Codes for Distributed Storage: The repair problem

The first two talks in this session

Explicit and Optimal Exact-Regenerating Codes for the Minimum-Bandwidth Point in Distributed Storage by K. V. Rashmi , Nihar B. Shah , P. Vijay Kumar , Kannan Ramchandran


A Flexible Class of Regenerating Codes for Distributed Storage by Nihar B. Shah, K. V. Rashmi, P. Vijay Kumar

where given by Vijay Kumar.  To summarize the results in these two papers (and also

Exact-Repair MDS Codes for Distributed Storage Using Interference Alignment

by Changho Suh and Kannan Ramchandran

that appeared in another session), it is useful to briefly explain the current landscape of the repair problem:

(for more information see the Distributed storage wiki and this survey paper which however do not contain these new results yet.)

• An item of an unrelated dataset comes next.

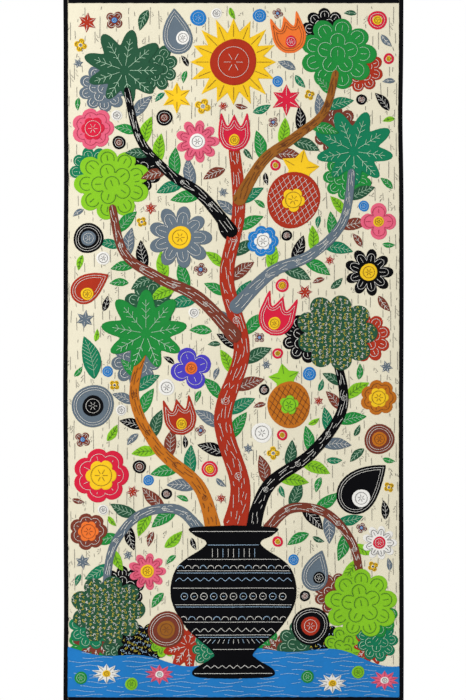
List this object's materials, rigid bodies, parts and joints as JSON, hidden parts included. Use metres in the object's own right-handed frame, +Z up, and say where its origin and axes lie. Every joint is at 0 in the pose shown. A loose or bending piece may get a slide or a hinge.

Assume a file to be stored, of size B (sometimes also found as \mathcal{M} in the literature) one can use an (n,k) MDS code for storage with maximum reliability: just cut the file into k packets of size B/k, encode into n pieces (of the same size \alpha=B/k ) and store each packet into a storage node. The reliability achieved is that any k storage nodes contain enough information to recover the file, which is the best possible. So we can tolerate any n-k failures without losing data. But most of the time we only have one failure. We then want to repair this failure by creating a new encoded packet by communicating as little information as possible from d  surviving storage nodes. There are two cases:

1. If we ask that the new packet still forms a good code (i.e. any k out of the new n nodes suffice to recover), the problem is called functional repair and is completely solved and equivalent to multicasting.  The minimum repair bandwidth can be determined by a cut-set bound and we will refer to the achievable region as the cut-set region.

2. If we ask that the new packet formed is exactly identical to the lost one: This problem is called exact repair and is very difficult. It is equivalent to a multicasting network coding problem with intermediate nodes having requests for subsets and therefore prior tools from network coding do not suffice. The repair problem seems close to locally decodable codes but this connection has not been investigated yet.

The amount of information communicated from d surviving nodes is called the repair bandwidth \gamma=d\beta. Another issue is that one can reduce this repair bandwidth if the storage per node \alpha is allowed to increase and there is a tradeoff involved.

The two most important points of this tradeoff are called Minimum Storage point (MSR)  (where \alpha=B/k corresponds to MDS codes) and Minimum Bandwidth point (MBR) (where \alpha is larger but the repair bandwidth is minimized).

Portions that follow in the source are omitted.